Crystallographic phase evolution of ternary Zn-Ti-O nanomaterials during high-temperature annealing of ZnO-TiO2 nanocomposites

This study investigates the phase evolution of ternary Zn-Ti-O nanomaterials by high-temperature annealing of ZnO-TiO2 core shell nanowires at 800 degrees C-1000 degrees C. Scanning electron microscopy images show the surface morphology of the nanowires becomes rough with an increase in annealing temperature. Moreover, X-ray diffraction (XRD) patterns and transmittance electron microscopy (TEM) analysis show that multiple Zn-Ti-O ternary compounds exist in the high-temperature annealed ZnO-TiO2 nanocomposites.
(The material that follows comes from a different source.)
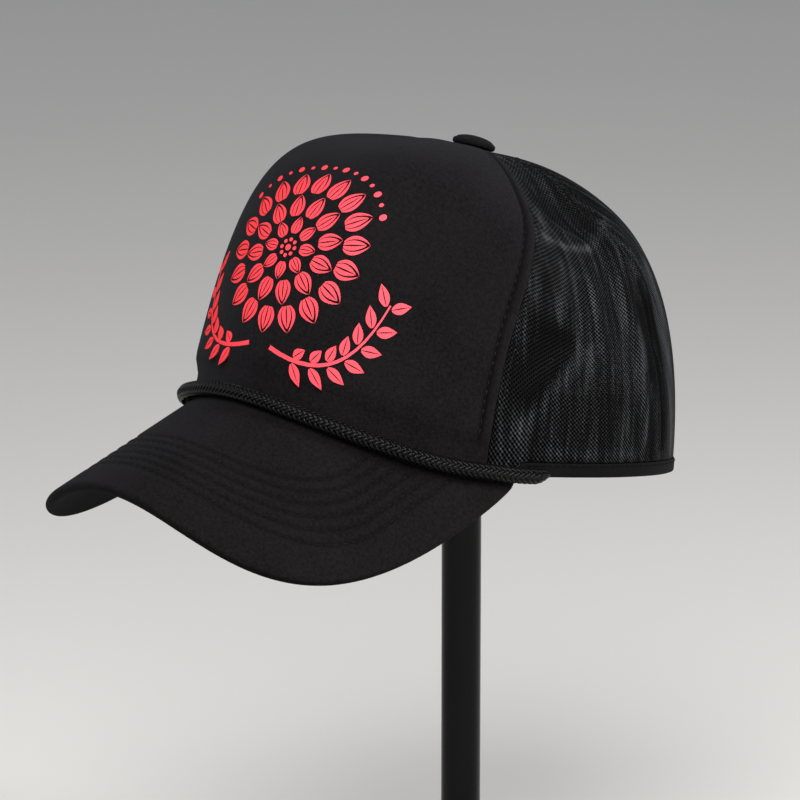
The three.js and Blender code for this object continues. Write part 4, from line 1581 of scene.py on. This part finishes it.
@dataclass
class Brim:
    """Rolled brim in cloth over a stiff board, with six rows of stitches in soft grooves.

    In plan a row is half a superellipse round rows_middle, with straight lines back to the rim.
    """

    thickness: float = 4.0
    tip: float = -160.4
    corner_reach: float = 82.2
    corner_turn: float = 4.2
    front_handle: float = 67.4
    used_width: float = 0.97
    narrows_from: float = 0.93
    columns: int = 276
    depth_rows: int = 112
    groove: float = 0.5
    # Painted shade on the brim's underside and lower edge.
    under_shadow: float = 0.85
    stitch_rows: int = 6
    rows_apart: float = 3.5
    outer_row: Pair = (68.0, 57.5)
    rows_middle: float = -90.0
    squareness: float = 2.1
    stitching: Stitching = Stitching(length=2.5, pitch=3.5, radius=0.27, sink=0.35)

    def edge(self, across: Array) -> Array:
        """Outer edge in plan: a cubic Bezier curve from the tip to the rim, mirrored."""
        end = CROWN.rim.plan(np.array(CROWN.rim.brim_end))
        turn = np.radians(self.corner_turn)
        corner = end + self.corner_reach * np.array([np.sin(turn), -np.cos(turn)])
        t = np.abs(across)[..., None]
        tip, handle = np.array([0.0, self.tip]), np.array([self.front_handle, self.tip])
        curve = tip * (1 - t) ** 3 + 3 * handle * t * (1 - t) ** 2 + 3 * corner * t**2 * (1 - t) + end * t**3
        return curve * stacked(np.sign(across), np.ones_like(across))

    def surface(self, across: Array, out: Array) -> Array:
        """Top of the board: straight lines in plan from the rim to the edge, on the rolled surface."""
        across, out = np.broadcast_arrays(np.asarray(across, float), np.asarray(out, float))
        plan = mix(CROWN.rim.plan(across * CROWN.rim.brim_end), self.edge(across), out[..., None])
        return stacked(plan[..., 0], plan[..., 1], CROWN.rim.brim_height(plan[..., 0], plan[..., 1]))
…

These are Zn2TiO4 and ZnTiO3. The nanowires annealed at 800 degrees C form hexagonal ZnTiO3 and cubic Zn2TiO4 mixed phases. When the annealing temperature reaches 1000 degrees C, a pure and efficient crystalline Zn2TiO4 phase is obtained in the nanowires. The experimental results herein demonstrate that the annealing temperature is a substantial factor dominating the phase evolution of Zn-Ti-O ternary compounds in the solid-state reaction between the ZnO core and TiO2 shell nanolayers.